Lesley Stahl: Obama Can Now 'Spray Fairy Dust,' But 'The Gods' Turned Against Jimmy Carter

May 6th, 2011 11:33 AM

On the website WowOWow.com, CBS 60 Minutes correspondent Lesley Stahl on Tuesday declared about the Osama bin Laden takedown "The initial reaction is triumphant: a feeling of justice done; of unfinished business dealt with; of a hurtful wound cauterized." But then she wondered about luck:

The next step for me was thinking about Barak [sic] Obama and luck. If there’s one thing we Americans want and expect from our presidents, it’s that they’re blessed with good fortune, and that they then spray their fairy dust on the rest of us.
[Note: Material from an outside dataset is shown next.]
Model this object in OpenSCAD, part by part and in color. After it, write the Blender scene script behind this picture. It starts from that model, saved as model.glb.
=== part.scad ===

When Jimmy Carter sat in the Oval Office, you got to think the gods had turned against him, with his double-digit inflation and gas lines. You knew he had lost his mantle of heaven when his helicopter mission to recue the American hostages in Iran failed tragically in a sandstorm.

When Ronald Reagan took over, he seemed to be charmed. We often commented on his good luck. The luck of the Irish! It was part of his popularity.
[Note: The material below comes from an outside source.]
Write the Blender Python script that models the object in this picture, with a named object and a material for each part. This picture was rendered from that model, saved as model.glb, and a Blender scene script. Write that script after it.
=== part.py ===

And now President Obama – whose stars seemed to be aligning badly – may have his luck restored. Not a single American casualty in this operation. And he pulled off the mission just when the country most needs a jolt of self-confidence.

The next step for me was to ask: Why’d it take ten years to find OBL? There he was “hiding” not in a cave, but near or on a Pakistani military compound, apparently protected by the very government we’ve been propping up with billions in U.S. aid. Are we chumps?

Don’t answer that.

Stahl wanted to stick with "overjoyedness. I want to go out and shake hands with strangers, my fellow Americans. This is one of those moments we can share without a squabble, without any words at all. Just a smile and a nod. We got ‘em. It’s restorative."
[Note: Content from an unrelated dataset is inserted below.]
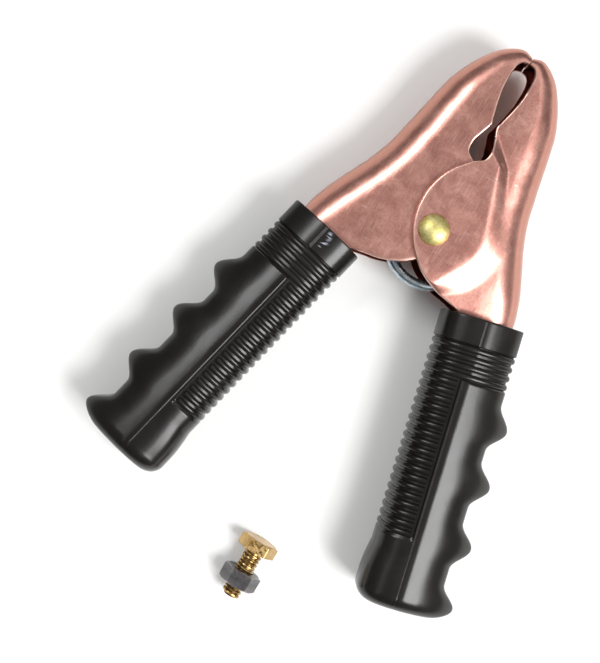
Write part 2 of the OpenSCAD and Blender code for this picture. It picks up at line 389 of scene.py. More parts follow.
boltLook = {"brass": (0.33, 0.195, 0.060), "pale": (0.50, 0.34, 0.15), "dark": (0.06, 0.034, 0.010),
            "roughness": 0.30}


def makeBoltBrass():
    look = boltLook
    finish = Finish("boltBrass", {"Metallic": 1.0, "Roughness": look["roughness"]})
    cloud = finish.noise(finish.place, 260.0, 4.0, 0.6, 0.5)
    pits = finish.noise(finish.place, 1250.0, 4.0, 0.75)
    rough = finish.attribute("rough")
    threadShade = finish.attribute("threadShade")
    tone = finish.blend(cloud.above(0.36, 0.66), look["brass"], look["pale"])
    tone = finish.blend(pits.above(0.46, 0.60) * rough, tone, look["dark"])
    # painted shade: the thread's roots between the ridges are darkened
    tone = finish.blend(threadShade, tone, look["dark"])
    finish.wear("Base Color", tone)
    finish.wear("Roughness", look["roughness"] - 0.04 + 0.12 * cloud + 0.14 * rough * pits)
    finish.wear("Normal", finish.bump(cloud + 3.0 * pits * rough, 0.35, 0.00012))
    return finish.material


nutLook = {"zinc": (0.098, 0.094, 0.096), "pale": (0.36, 0.35, 0.36), "dark": (0.040, 0.037, 0.038),
           "roughness": 0.34}


def makeNutSteel():
    look = nutLook
    finish = Finish("nutSteel", {"Metallic": 0.85, "Roughness": look["roughness"]})
    cloud = finish.noise(finish.place, 330.0, 4.0, 0.6, 0.4)
    pits = finish.noise(finish.place, 1500.0, 3.0, 0.7)
    corner = finish.attribute("corner")
    tone = finish.blend(cloud.above(0.32, 0.70), look["dark"], look["zinc"])
    tone = finish.blend(0.5, tone, look["zinc"])
    tone = finish.blend(pits.above(0.60, 0.75) * 0.5, tone, look["pale"])
    tone = finish.blend(corner * pits.above(0.30, 0.55), tone, look["pale"])
    finish.wear("Base Color", tone)
    finish.wear("Roughness", look["roughness"] - 0.05 + 0.12 * cloud - 0.10 * corner)
    finish.wear("Normal", finish.bump(cloud + 1.5 * pits, 0.25, 0.0001))
    return finish.material


copper = makeCopper()
gripPvc = makeGripPvc()
zinc = makeZinc()
rivetBrass = makeRivetBrass()
boltBrass = makeBoltBrass()
nutSteel = makeNutSteel()
print("materials ready")

# geometry node trees


def treeNode(tree, kind, sockets):
    made = tree.nodes.new(kind)
    for key, value in sockets.items():
        if isinstance(value, bpy.types.NodeSocket):
            tree.links.new(value, made.inputs[key])
        else:
            made.inputs[key].default_value = value
    return made


def newTree(name, inputs):
    # inputs are (name, socket type, value); the sockets come back by name
    tree = bpy.data.node_groups.new(name, "GeometryNodeTree")
    tree.interface.new_socket("Geometry", in_out="OUTPUT", socket_type="NodeSocketGeometry")
    tree.interface.new_socket("Geometry", in_out="INPUT", socket_type="NodeSocketGeometry")
    for label, kind, value in inputs:
        made = tree.interface.new_socket(label, in_out="INPUT", socket_type=kind)
        if value is not None:
            made.default_value = value
    entry = tree.nodes.new("NodeGroupInput")
    return tree, {s.name: s for s in entry.outputs if s.name}


def endTree(tree, geometry, material):
    whole = treeNode(tree, "GeometryNodeRealizeInstances", {"Geometry": geometry})
    painted = treeNode(tree, "GeometryNodeSetMaterial", {"Geometry": whole.outputs[0], "Material": material})
    smooth = treeNode(tree, "GeometryNodeSetShadeSmooth", {"Geometry": painted.outputs[0]})
    tree.links.new(smooth.outputs[0], tree.nodes.new("NodeGroupOutput").inputs[0])
    return tree


def sweepCircle(tree, curve, sides, radius):
    section = treeNode(tree, "GeometryNodeCurvePrimitiveCircle", {"Resolution": sides, "Radius": radius})
    return treeNode(tree, "GeometryNodeCurveToMesh",
                    {"Curve": curve.outputs[0], "Profile Curve": section.outputs[0], "Fill Caps": True})


def makeWireTree():
    # a wire of round section along the piece's own line of points
    tree, given = newTree("wireAlongRoute", [("Wire Radius", "NodeSocketFloat", 0.0015),
                                             ("Sides", "NodeSocketInt", 20),
                                             ("Finish", "NodeSocketMaterial", None)])
    route = treeNode(tree, "GeometryNodeMeshToCurve", {"Mesh": given["Geometry"]})
    wire = sweepCircle(tree, route, given["Sides"], given["Wire Radius"])
    return endTree(tree, wire.outputs[0], given["Finish"])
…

That hasn't always been Lesley Stahl's first reaction as a journalist. In her 1999 memoir Reporting Live, Stahl recalled the end of the hostage drama over TWA Flight 847 in June of 1985. She didn't share the joy without a squabble interviewing Vice President George Bush: she demanded he apologize to Jimmy Carter. On page 235:

I asked why the president had "threatened retaliation on Friday when the release seemed imminent." I'd put him in a tight spot. I knew it.

He lapsed into Bushspeak about not wanting to "escalate a rhetorical output about what we might or might not do as the United States of America down the road." Then I couldn't resist:

STAHL: Would you like to apologize to Jimmy Cater for some of the statements you made about his "pussy footing around" when he was waiting and hoping he could bring those hostages, those Iranian hostages, home safely?

BUSH: Well, no. And again, I don't want to get into that. This isn't the time to finger point or to try to say whether we did it better than Jimmy Carter, worse than Jimmy Carter, or something of that nature. I'm sorry, I view this with too much solemnity to get into that. 

Stahl wasn't solemn. She "couldn't resist" doing her usual partisan CBS badgering. On page 241, she recalls the Achille Lauro hostage-taking in 1985 as lucky for Reagan:

The president had the public by the heart but not by the mind. he was not helped by the huge budget deficit, the sluggish productivity rate, the compounding national debt, and the decline in the value of the dollar.

But as a friend once explained to me, if the American people have a choice between a politician who is smart and a politician who is lucky, they'll go with lucky every time.  And Reagan was their man. Just as his second term was turning into a country called Disaster, back roared his good fortune.

I doubt Reagan would have called Palestinians murdering Leon Klinghoffer and taking Americans hostage "good luck for me." Only journalists and political cynics think that way.